John Altevogt said...

The "readers" rep is allegedly an ombudsman, but when I contacted the Organization of News Ombudsmen (which Donovan links on his blog, implying membership) to discuss Donovan's abusive and unprofessional conduct I received no response.

This is typical and the profession of journalism is even worse than the legal "profession" when it comes to policing its own for unprofessionalism. What one finds is what I call the Reverse Nuremburg defense: We give no orders and are therefore not responsible for any misconduct.

For instance Mike Fannin's response to me concerning Donovan's misconduct, including the obscene phone call and threats was

"You will need to continue working through Derek on this. He is the reader rep, not me. I do respect that boundary we've necessarily created and also the work that he does."

So, in essence, Fannin doesn't give a hoot what unethical conduct his employees engage in because he's not the readers rep, Derek is.

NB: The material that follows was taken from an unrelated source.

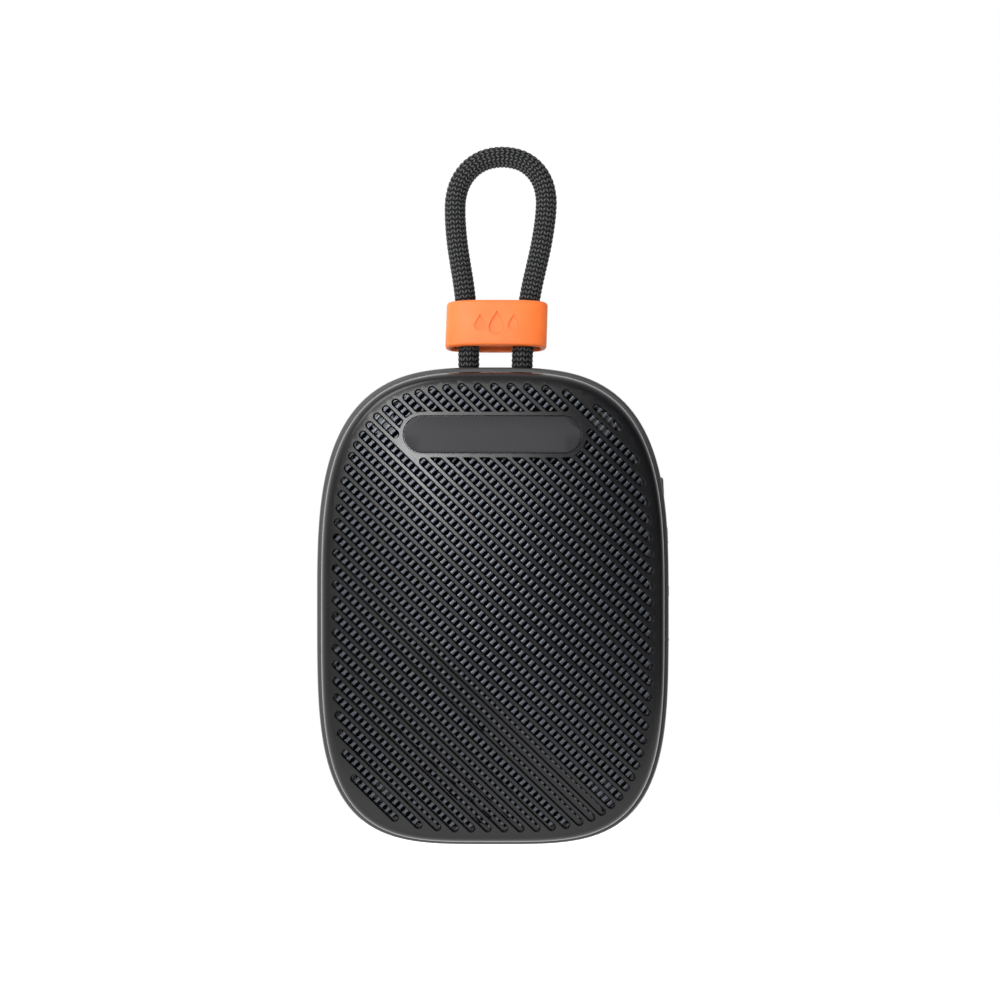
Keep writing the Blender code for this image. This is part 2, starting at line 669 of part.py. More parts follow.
def make_leads():
    speaker_route = [
        (5.0, 8.2, -6.6), (6.0, 8.4, -3.0), (7.0, 7.6, 1.0), (8.0, 6.2, 5.0), (8.4, 5.2, 9.0),
        (8.4, 4.9, 12.0),
    ]  # fmt: skip
    battery_route = [
        (-12, -0.2, 38.6), (-12, 0.2, 40.4), (-12, 2.8, 41.4), (-12, 5.4, 40.2), (-12, 5.5, 37.0),
        (-12, 4.9, 33.6),
    ]  # fmt: skip
    for name, route in (("speaker_lead", speaker_route), ("battery_lead", battery_route)):
        tube(name, smooth_route([Vector(point) for point in route], 1.4), 0.7, "dark_rubber", 1)


# The loop: one braided cord, its silicone sleeve, and what holds its ends inside the shell.


def on_loop(side, height, depth=0.0):
    """A point in the housing's frame, from its place across the loop, along it and in front of it."""
    if height < 0:
        return Vector((EXIT_X + side, EXIT_Y - depth, PIVOT_Z + height))
    x = EXIT_X + SIDE_DRIFT * height + side
    y = EXIT_Y + height * math.sin(LEAN) - depth * math.cos(LEAN)
    z = PIVOT_Z + height * math.cos(LEAN) + depth * math.sin(LEAN)
    return Vector((x, y, z))


def make_loop():
    right = [on_loop(side, height) for side, height in LOOP_ROUTE]
    left = [on_loop(-side, height) for side, height in LOOP_ROUTE[:-1]]
    tube("strap_cord", smooth_route(left + right[::-1], ROUTE_STEP), CORD_RADIUS, "black_braid", 3)

    middle = (SLEEVE_LOW + SLEEVE_HIGH) / 2
    origin = on_loop(0, middle)

    def around_cords(u, v, w):
        return on_loop(u, w, v)

    body = prism(stadium(SLEEVE_WIDTH, SLEEVE_DEPTH, 10), SLEEVE_LOW, SLEEVE_HIGH, around_cords)
    sleeve = softened(piece("cord_sleeve", body, "orange_silicone", origin), 0.6)
    hole = prism(stadium(20.6, 2 * CORD_RADIUS + 0.6, 8), SLEEVE_LOW - 1.0, SLEEVE_HIGH + 4.0, around_cords)
    combine(sleeve, helper("sleeve_hole", hole))

    bar = block((EXIT_X - 11.0, 1.8, 46.2), (EXIT_X + 11.0, 8.2, 51.0))
    anchor = piece("strap_anchor", bar, "inner_plastic")
    for side, x in zip(("left", "right"), CORD_XS):
        hole = prism(circle(CORD_RADIUS + GAP, 16), 44.0, 53.0, standing(x, EXIT_Y))
        combine(anchor, helper(f"anchor_hole_{side}", hole))
        ring = prism(circle(3.4, 16), 42.6, 45.9, standing(x, EXIT_Y))
        crimp = piece(f"cord_crimp_{side}", ring, "steel")
        bore = prism(circle(CORD_RADIUS + 0.25, 16), 41.0, 48.0, standing(x, EXIT_Y))
        combine(crimp, helper(f"crimp_bore_{side}", bore))


make_front_cover()
make_badge_plate()
make_sheet("acoustic_mesh", "acoustic_cloth", 5.0, -5.9, -5.6, 3.1)
make_baffle()
make_seal()
make_rear_shell()
make_feet()
make_housing_screws()
make_keys()
make_port()
make_driver()
make_electronics()
make_leads()
make_loop()
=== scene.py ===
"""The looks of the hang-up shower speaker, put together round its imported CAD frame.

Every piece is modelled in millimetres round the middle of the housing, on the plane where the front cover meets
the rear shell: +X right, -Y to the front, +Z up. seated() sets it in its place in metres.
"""

import math

import bmesh
import bpy
from mathutils import Matrix, Vector


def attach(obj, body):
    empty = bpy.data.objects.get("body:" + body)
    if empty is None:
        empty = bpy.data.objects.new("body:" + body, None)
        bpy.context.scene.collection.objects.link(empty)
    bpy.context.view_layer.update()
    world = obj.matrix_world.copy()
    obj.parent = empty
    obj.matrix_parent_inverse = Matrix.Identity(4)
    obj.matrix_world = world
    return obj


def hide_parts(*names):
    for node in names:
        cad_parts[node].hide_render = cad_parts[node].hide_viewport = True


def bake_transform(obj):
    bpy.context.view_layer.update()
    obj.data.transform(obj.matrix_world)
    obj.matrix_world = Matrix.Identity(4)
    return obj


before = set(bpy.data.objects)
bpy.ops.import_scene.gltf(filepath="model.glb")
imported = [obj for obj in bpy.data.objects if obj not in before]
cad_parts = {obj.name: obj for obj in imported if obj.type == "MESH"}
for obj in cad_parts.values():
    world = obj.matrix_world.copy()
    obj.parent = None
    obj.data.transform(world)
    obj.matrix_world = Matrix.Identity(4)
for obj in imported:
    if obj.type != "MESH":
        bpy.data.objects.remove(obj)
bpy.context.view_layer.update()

# The studio. The speaker hangs by its loop in front of a long lens, in a plain white room whose left side is the
# brighter one. A large soft box stands in front of it, up on the left, and a pale floor lies some way below.

MM = 0.001
LEAN = math.radians(9.0)
SIDE_DRIFT = 0.033
EXIT_X, EXIT_Y, PIVOT_Z, LOOP_TOP = 0.6, 5.0, 57.4, 46.05
HOUSING = -Vector(
    (EXIT_X + SIDE_DRIFT * LOOP_TOP, EXIT_Y + LOOP_TOP * math.sin(LEAN), PIVOT_Z + LOOP_TOP * math.cos(LEAN))
)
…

"I gave no orders, your honor."

Thanks, Mike.

Anonymous said...

I do know Derek dumped letters of complaints about Rhonda Lokeman. I wrote plenty of times about her uncouth tripe. Once I wrote on three different computers about an absurd column of hers. None were answered in the paper. Probably orders from high dictated that, but that is not right, if he spiked those letters, what else does he spike? Useless, his position is a farce.

John Altevogt said...

Derek claimed to have answered all letters personally. When that claim was refuted by multiple posters on his blog, the allegations disappeared.

Anonymous said...

Criminy. Enough with Kansas City, already. It is not a real place. No one has ever actualy seen it.